13 Jun 2018
The rapid transformation of Bangkok’s Chinatown is turning it from “a centre of Chinese immigrants in Thailand” to “one of the hippest areas in Bangkok”, C9 Hotelworks’ managing director Bill Barnett notes in a blog post.
A sign of the pace of change, Barnett observed that a few years ago, millennials still viewed Chinatown as an “ancestor’s area where elders meet up and have their Asian breakfast”. While the traditional food scene still exists, the average age of visitors has dropped substantially and visitors now are becoming bar or café hoppers.
It won’t be long before this transformation extends into tourism, with the boutique hotels, hostels, hip bars and cafes becoming increasingly prominent features of Chinatown.
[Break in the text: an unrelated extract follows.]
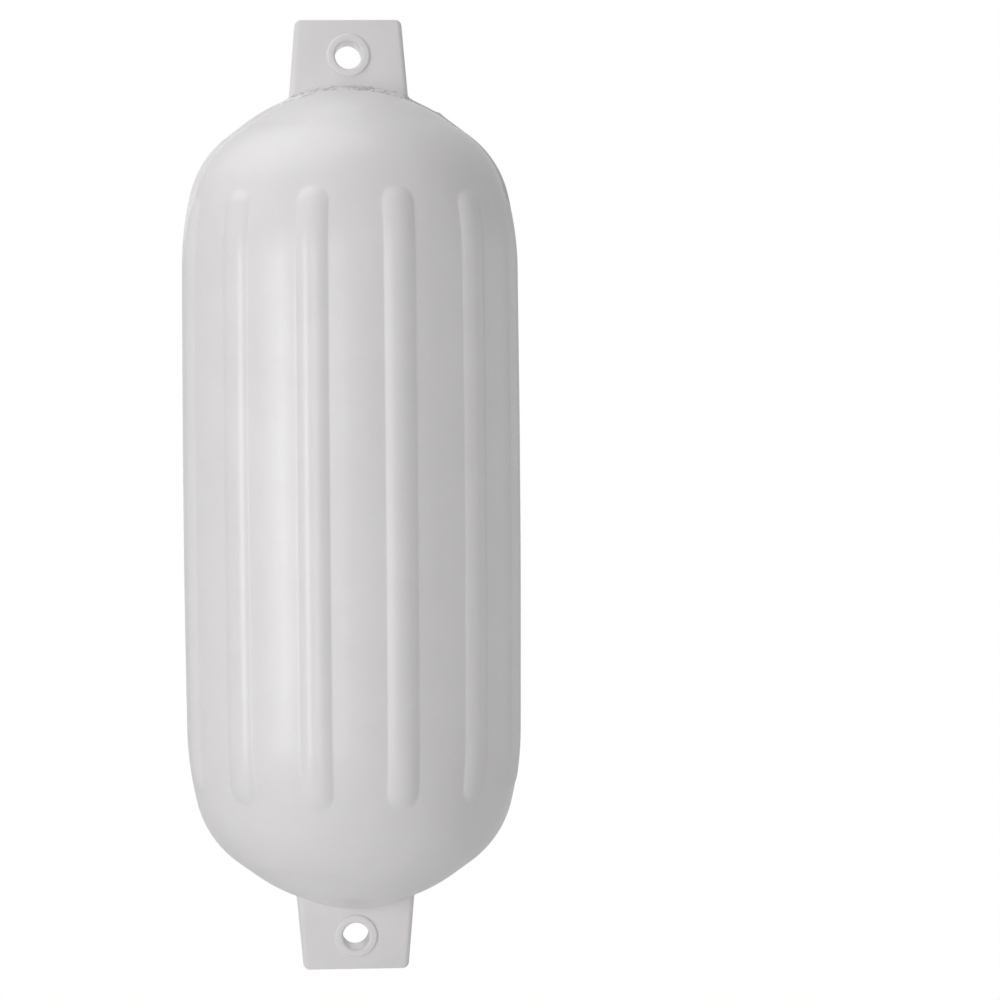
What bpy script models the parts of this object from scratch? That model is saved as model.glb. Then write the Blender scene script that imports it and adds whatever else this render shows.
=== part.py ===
"""Ribbed inflatable boat fender: one moulded vinyl skin with an eye tab at each end,
closed by a screw in the valve at the back of its upper shoulder.

Metres, +Z up. The origin is the middle of the upper eye, which the fender hangs from.
The eye tabs lie in the XZ plane, and the valve looks to +Y and up.
"""

import bpy
import bmesh
from math import asin, copysign, cos, hypot, pi, radians, sin, sqrt, tan
from mathutils import Matrix

# Inflated body: a slightly barrelled side, a flank, a shoulder, a short cone and a crown
BODY_LENGTH = 0.655
BODY_RADIUS = 0.1346
SIDE_TAPER = 0.63
FLANK_RADIUS = 0.265
FLANK_ANGLE = 76.0
SHOULDER_RADIUS = 0.080
CONE_ANGLE = 37.0
CONE_RUN = 0.0146
SKIN_THICKNESS = 0.0035

# The lower crown is drawn out further than the upper one, within this distance of the axis
CROWN_DROP = 0.0034
CROWN_DROP_REACH = 0.055

# Raised half-round ribs that run down the front and the back, clear of the mould's parting plane
RIBS_PER_FACE = 6
RIB_PITCH = 28.3
RIB_WIDTH = 0.0245
RIB_HEIGHT = 0.003
RIB_LENGTH = 0.468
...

Barnett wrote: “Based on our research and market interviews with hotels in the area, the number of tourists visiting Chinatown has sharply increased over the past few years. Thus, hoteliers in the area foresee that Chinatown will be reinvented over the next five years.”
The average daily rate (ADR) of boutique hotels in Chinatown ranges from 2,000 to 6,000 baht (US$62-187), with occupancy averaging over 75 per cent. But due to the constraints on development scale, hotel inventories for the existing hotels range from a handful up to 70 or 80 rooms.